Soft domes on the other hand have many inherent flaws. First of all, inefficiency. Most soft domes when required to deliver high outputs will have the voice coil operating at temperatures that detrimentally affect the balance of the system, when a coil heats up, power compression is encountered and output can fall relative to other drive units in the system leaving an unbalanced sound.
Soft domes themselves have very poor coupling with the air, and poor air loading of the diaphragm which can lead to diaphragm flexing and uncontrollable propagation issues. Some manufacturers have resorted to mini-horns and even acoustic lenses to try to reduce these effects.
Compression drivers on the other hand are immensely more efficient, often over 20dB and thus need only a tiny fraction of the power to drive them, Power compression in studio use is almost non-existent, therefore they remain linear in SPL output up to very high output indeed.
Most compression driver diaphragm assemblies are significantly lighter in weight than a dome radiator of similar bandwidth.
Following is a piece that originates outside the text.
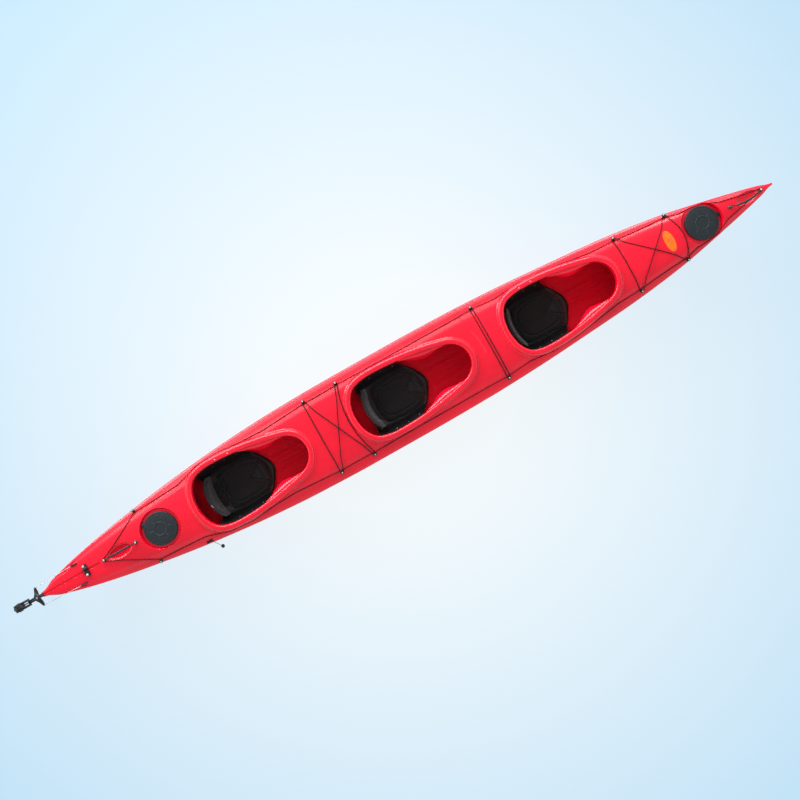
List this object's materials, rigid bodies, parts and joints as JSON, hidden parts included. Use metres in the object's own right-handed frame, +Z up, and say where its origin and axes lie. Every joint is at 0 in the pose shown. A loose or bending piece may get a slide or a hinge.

The drive unit, horn, and phasing plug put a significantly higher resistive load on the diaphragm further damping diaphragm resonances and break-up. As the whole system is far more efficient (50% compression driver against 5% dome) the diaphragms themselves have to move far less that the equivalent dome loudspeaker.
A well implemented compression driver and horn combination will always be capable of a far better transient response than a well implemented soft dome radiator.
For these reasons, we have long chosen to use compression driver technology. When adequate horns did not exist, we engineered them.
From all of our listening tests our compression driver and horn combinations always exhibit superior transient response and stereo imaging than any soft dome technology we have experienced.